A globalização e a rapidez com que as mudanças nos hábitos alimentares foram acontecendo nos últimos anos fizeram com que novos produtos à base de mangaba também se multiplicassem nas cozinhas domésticas, indústrias alimentícias e restaurantes. O surgimento da polpa congelada nos anos 1980 contribuiu significativamente para a popularização da fruta. Antes, os sucos, doces, geleias, sorvetes e picolés dominavam a culinária mangabeira, assim como, em menor proporção, licores e passas. O uso do leite condensado ajudou no aparecimento dos pudins, mousses, cremes, bombons, tortas e uma infinidade de iguarias de mangaba.
Na Fazenda Rio Formoso… alentou-nos um excelente refresco feito com vinagre de mangaba… (Fragmento da obra Viagem pelo Brasil de 1817-1820, de Johann Baptist Spix e Carl Friedrich von Martius)
O refresco registrado pelos naturalistas Spix e Martius, nas suas expedições no século XIX, evoluiu para mixes de néctares e cervejas com blend da fruta já encontrados em grandes supermercados. Restaurantes e docerias sofisticadas de capitais e cidades litorâneas do Nordeste têm incluído no cardápio pratos mais elaborados, com o marcante sabor da mangaba, sendo possível agora encontrar camarão ao molho de mangaba, panacotta de mangaba ou torta chiffon de mangaba, para citar alguns.
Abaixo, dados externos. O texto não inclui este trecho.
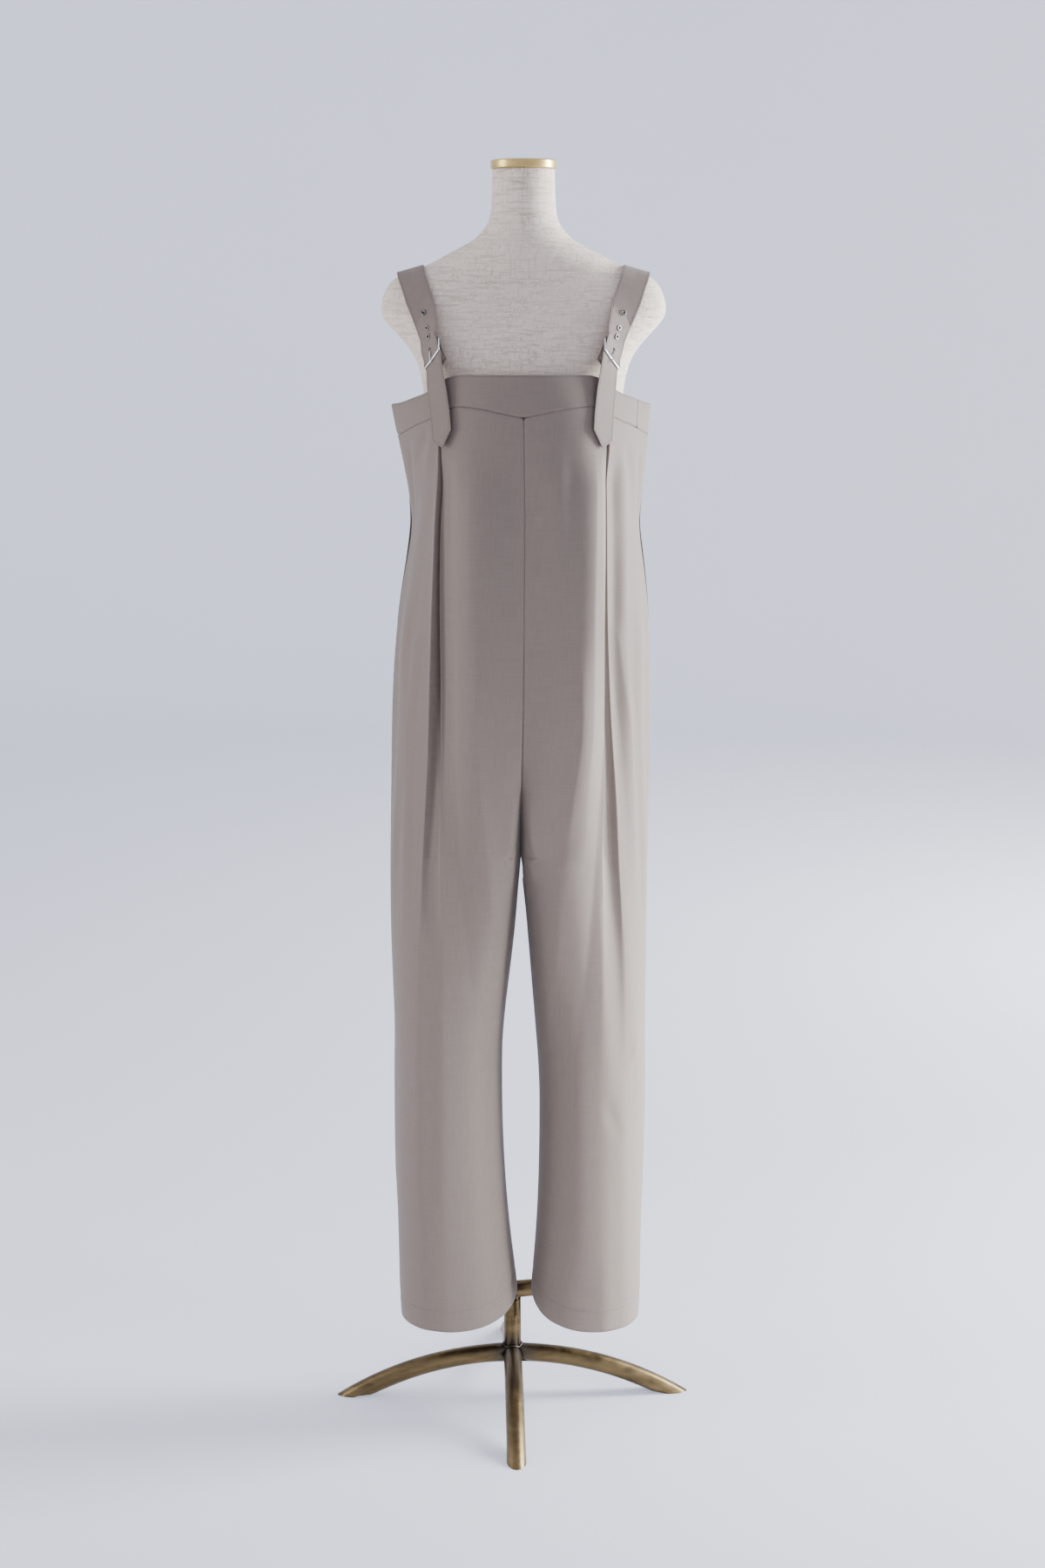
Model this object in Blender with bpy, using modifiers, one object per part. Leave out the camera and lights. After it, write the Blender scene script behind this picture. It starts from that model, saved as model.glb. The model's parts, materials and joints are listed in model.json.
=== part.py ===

A mangaba entrou no maelström das cozinhas deixando a sua marca e trazendo toda a cultura a ela associada.
Apesar do incremento da mangaba no mercado, em muitos lugares do litoral nordestino, sobretudo em Pernambuco, o seu consumo se reveste de um saudosismo. A planta desapareceu das áreas naturais de ocorrência e a destruição desses remanescentes é uma realidade. As causas são várias e conhecidas e vão desde a expansão imobiliária à implantação de mono cultivos. Como reflexo, não se vê mais mangaba nos locais tradicionais de comercialização, perdendo-se vínculos importantes com os saberes relacionados à fruta. Infelizmente e em pouco tempo, restará apenas na memória popular e as novas gerações ficarão impedidas de conhecer esse sabor tão especial.